Having severed all ties with Stanford, Muybridge approached numerous potential patrons to sponsor his continued investigations. The University of Pennsylvania finally agreed, giving him equipment and laboratory space on campus. From 1884 to 1886
Muybridge produced 781 motion studies under the partial supervision of Thomas Eakins, which he published in 1887 under the title Animal Locomotion. It became Muybridge's best-known work. The plates in Animal Locomotion were printed using the collotype photomechanical technique, although a nearly complete set of cyanotype proofs for the project is currently held at the Smithsonian Institution, National Museum of American History. Whereas in California Muybridge used trip wires to activate his shutters, in Pennsylvania he used a timer mechanism. This permitted him to photograph behaviours in which the subject does not proceed straight ahead at a constant rate. His equipment was markedly better than it had been in California. Equipped with thirty cameras which could be directed simultaneously at different angles, he was also able to take advantage of gelatine dry-plate chemistry, which was both faster and more convenient than the wet-plate materials used earlier. Although Animal Locomotion contains further photographs of horses and other animals borrowed from the Philadelphia Zoo, the primary focus was on humans. Men and women, nude or partially clad, are shown engaged in activities ranging from the banal to the highly esoteric: walking, running, and jumping are interspersed with dancing, smoking, and women pouring water over each others’ heads. Of special interest are images made of people with physiological disorders, including an amputee, a pathologically obese woman, and a girl with multiple sclerosis. These photographs presage the diagnostic role photography would assume in scientific investigations, particularly under the influence of Etienne-Jules Marey and his colleagues in France. The volume was also highly influential among artists: subscribers to Animal Locomotion included the painters Lawrence Alma-Tadema, Ernest Meissonier, John Everett Millais, William Bouguereau, August Rodin, and James Abbott McNeill Whistler.

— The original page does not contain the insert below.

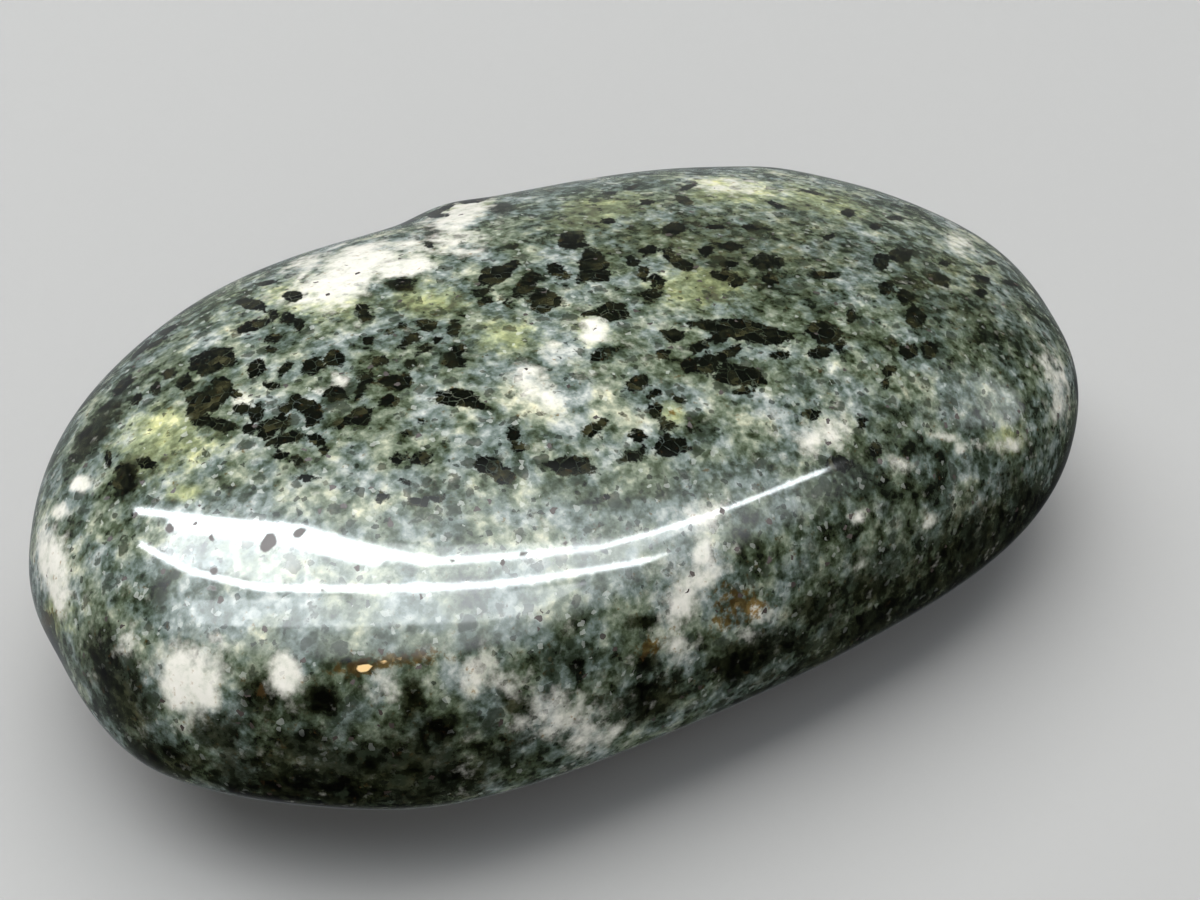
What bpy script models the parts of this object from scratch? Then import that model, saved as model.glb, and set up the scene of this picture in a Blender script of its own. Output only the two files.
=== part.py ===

After Animal Locomotion Muybridge retired from photography and focused instead on lecturing and writing about his work. In 1893 he staged a zoopraxiscope theatre show at the World's Columbian Exposition in Chicago. It closed early due to tepid interest.
See also: Instantaneous Photography; Brady, Mathew B.; Morse, Samuel Finley Breese; Watkins, Carleton Eugene; Wet Collodion Negative; Dallmeyer, John Henry & Thomas Ross; Eakins, Thomas; Collotype; Cyanotype; and Marey, Etienne Jules.